Walking down one tight alley only wide enough for us to walk single file, we spotted a bar with a Sex Pistols poster and a Misfits one. I said we should try this even if there is a cover charge, viewing the pink mohawked bartender through the tray sized window. But upon entering, we were faced with a silent glaring waitress and the bartender snapped that they were still getting ready. We didn't feel inclined to return later. Shame. Further down, another bar claimed to have no charge on the signage outside, but upon entering, the barlady told us there was a charge before we even spoke a word. We were feeling extremely unwelcome. The only bar that genuinely seemed to have no charge was a Harley Davison bar that was already occupied with four Americans and therefore full, so we decided to give up and go somewhere where we were accepted. Reading about it later, some of the bars are exclusive and you do have to be formally introduced to the patrons, but others are meant to be welcoming, however it is not a cheap place to drink. And photography is not allowed... ooops!!

We returned back to the loving arms of the bright lights, wanting a sit down and a drink. We have struggled in Japan to find places that serve drinks only and so we went to a food place that let us drink on the street.

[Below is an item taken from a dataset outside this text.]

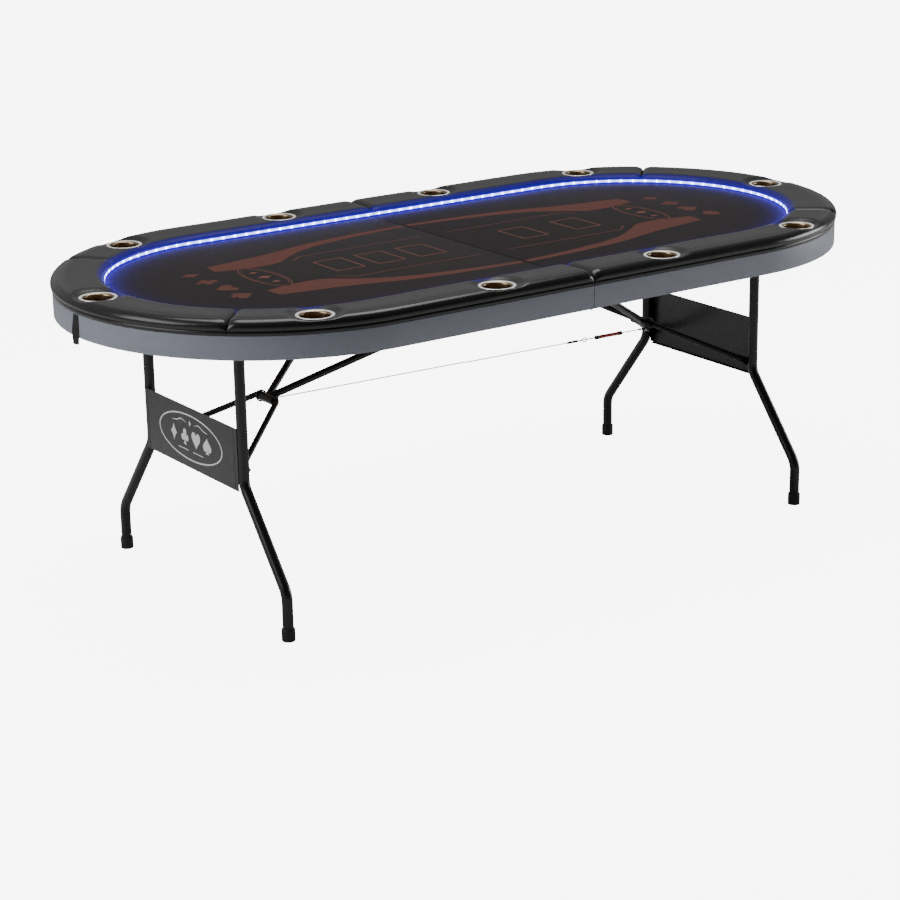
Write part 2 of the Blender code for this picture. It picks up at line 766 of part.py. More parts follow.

Glyn had shaved ice - these place rarely sell coffee which is what he would prefer.

On the way back to the station, one large building with three screens high up in the sky was playing the recently released DVD from Shinee, a J-pop boy band performing a gig at the Tokyo Dome. The area around the screens was full of young people, mostly girls, avidly watching and recording on their phones. It was free entertainment, but Glyn didn't seem to be impressed!

Finally we came across some Japanese protester shouting in the street with a few police around him. The police presence in Tokyo has been minimal so I was intrigued. I have no idea what he was shouting about, but there were a lot of people opposing him, silently holding banners that contained English translation declaring to be against hate speech and racism. Maybe that guy works for the Daily Mail?